The new culture of sharp flakes and other tools is called the Oldowan and continued to be made for almost a million years. After this point, some groups innovated and developed a new culture. However, others continued making the Oldowan for hundreds of thousands of years more 1.
When you add it all together, the Oldowan culture lasted for at least 2 million years and was manufactured by several human species. All with little change or modification 2.
Over-estimating culture
Since the Oldowan was discovered, many have tried to explain why it persisted unchanged for so long. These have ranged from the simple (maybe it was just too easy and effective to improve), to the social (perhaps early hominin teaching was sub-par, meaning any innovation was lost between generations), to the statistical1.

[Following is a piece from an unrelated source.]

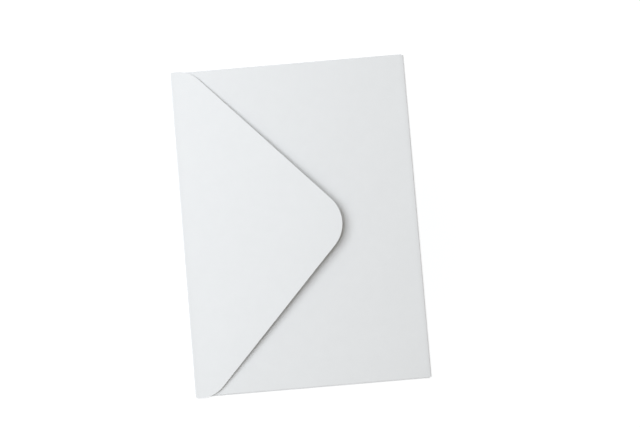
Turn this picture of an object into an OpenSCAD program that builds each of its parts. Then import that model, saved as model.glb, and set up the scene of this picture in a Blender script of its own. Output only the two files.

Although each of these ideas had some merit (after all, the Oldowan is really easy) none had accumulated enough evidence to triumph in the Thunderdome of ideas that is a scientific debate. So a new contender arrived.
This latest hypothesis is based on the recent discovery of the "zone of latent solutions" in chimpanzees. The gist of this "ZLS" is that some aspects of chimp culture aren't actually cultural. Rather, the apes are simply smart enough to independently invent certain solutions whenever they encounter a particular problem.
Can't reach something? Use a stick to scoop it! That's not a taught or cultural skill, that's just a smart ape figuring something out 3. Humans have a similar ability of independent invention 4.
Tennie et al. (2017) suggest that perhaps the Oldowan represents something similar. It's part of the ZLS of early humans, rather than some shared culture. When faced with a particular problem, our ancestors each figured out that breaking rocks makes sharp flakes 2.
The fact that there wasn't any teaching involved meant that any innovations would be lost between generations. Hence why the "culture" appeared to remain in stasis for so long. The secret is that it wasn't actually a culture. Just a collection of independent discoveries by early people 2.
The null hypothesis
What's perhaps most interesting about this hypothesis isn't the idea itself, but how Tennie et al. (2017) position it. They suggest that the ZLS should be the default idea. We can't just assume a collection of artefacts, such as the Oldowan, is a culture. We have to prove that first 2.
Whilst taking a step back and re-evaluating our starting assumptions can be useful, many aren't happy with the ZLS theory. In particular, they contend that Tennie et al.'s hypothesis such a vague and overarching idea that it would be hard to prove something is actually culture 2.
Of course, Tennie and their colleagues haven't taken these comments lying down and have come up with some ways they think their hypothesis could be tested. However, even they acknowledge that these tests would be difficult to carry out, given the limited evidence we have of the stone age (the clue is in the name!).
Maybe someone will figure out how to carry out these tests. But in the meantime, regardless of whether you find the idea plausible, the suggestion that we should take a step back is useful. We've been studying these tools for close to 60 years. A fresh perspective would be handy.
References
- Toth, N. and Schick, K., 2018. An overview of the cognitive implications of the Oldowan Industrial Complex. Azania: Archaeological Research in Africa, 53(1), pp.3-39.
- Tennie, C., Premo, L.S., Braun, D.R. and McPherron, S.P., 2017. Early Stone Tools and Cultural Transmission: Resetting the Null Hypothesis. Current anthropology: A world journal of the sciences of man, (5), pp.652-672.
- Bandini, E. and Tennie, C., 2017. Spontaneous reoccurrence of "scooping", a wild tool-use behaviour, in naïve chimpanzees. PeerJ, 5, p.e3814.
- Reindl E, Beck SR, Apperly IA, Tennie C. (2016). Young children spontaneously invent wild great apes' tool-use behaviours. Proceedings of the Royal Society B, 283. Doi: 10.1098/rspb.2015.2402.